LATINO BURGER with ARGENTINEAN AVOCADO, LIME CILANTRO MAYONNAISE and MANCHEGO CHEESE
2 Hass Avocados, peeled, pitted, and cubed
1/4 cup Colavita Extra Virgin Olive oil
2 T Fresh, lemon juice
2 T Red wine vinegar
1/4 cup cilantro, chopped
1 T fresh oregano
3 cloves garlic, minced
1/2 tsp Red pepper flakes
3/4 tsp kosher salt
1/4 tsp ground black pepper
Lime Cilantro Mayonnaise:
1 cup Mayonnaise
1 Lime, juiced
1 tsp Tabasco Chipotle pepper sauce
1 T honey
2 T Cilantro, chopped fine
Grilled Red Pepper and Vidalia Onion:
Colavita Extra Virgin Olive oil, for brushing the red pepper, onion and grill rack
1 large red bell pepper, sliced into 1/4 inch thick rings
1 large Vidalia onion, sliced into 1/4 inch thick rings
2 lbs ground chuck
2 T Lea & Perrin Worcestershire
2 tsp Kosher salt
1/2 tsp freshly ground pepper
Colavita Extra Virgin Olive oil, for brushing the grill rack and rolls
6 slices of Manchego Cheese
6 Ciabatta rolls, split
Preheat your gas grill to high.
To make Argentinean Avocado, in a medium size bowl gently mix together avocados, olive oil, lemon juice, red wine vinegar, cilantro, oregano, garlic, red pepper flakes, salt and black pepper. Set aside until ready to use
To make the Lime Cilantro Mayonnaise, in a small bowl, combine mayonnaise, lime juice, Chipotle pepper sauce, honey, and cilantro. Refrigerator until ready to use.
To Grill the Red Pepper and Vidalia Onion, in a medium size bowl add the bell pepper and onion rings, olive oil and toss to coat. Brush the grill with olive oil. Place the vegetable rings on grill and cook for 5 minutes. Turn the vegetable rings and cook for another 5 minutes. Remove from the grill and place the rings on a platter and cover with aluminum foil. Set aside until ready to use.
To prepare the patties, gently combine the chuck, Worcestershire, kosher salt, and pepper in a large bowl. Gently mix together using your hands. Divide into 6 equal parts and form into patties.
Brush the grill rack with olive oil. Place the patties on the grill, cover and cook for 5
minutes. Turn the patties, and continue cooking for another 5 minutes. Place the cheese
slices on the patties during the last 3 minutes of grilling. Brush the rolls with olive oil and place the rolls, cut side down, on the outer edges of the rack to toast lightly during the last 2 minutes of grilling.
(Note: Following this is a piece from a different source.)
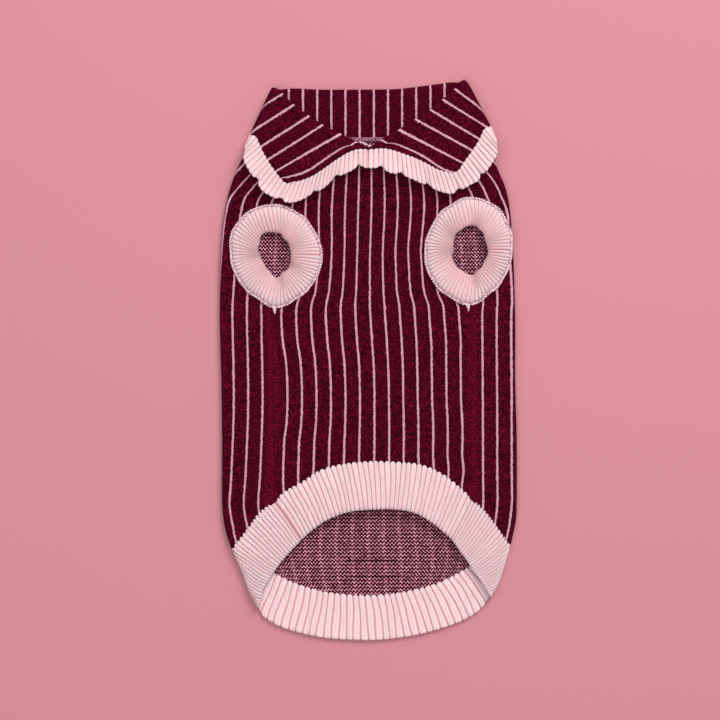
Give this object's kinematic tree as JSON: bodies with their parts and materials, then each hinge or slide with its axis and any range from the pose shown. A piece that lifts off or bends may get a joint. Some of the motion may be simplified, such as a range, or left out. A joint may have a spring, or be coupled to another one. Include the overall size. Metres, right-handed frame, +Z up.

To assemble the burger, slather the bottom rolls with the Lime Cilantro Mayonnaise and add the patty to the bottom roll. Next add one red pepper ring and 3 Vidalia rings on top of each patty. Add equal amount of Argentinean avocado to the roll top. Add the roll top with wooden skewers and serve.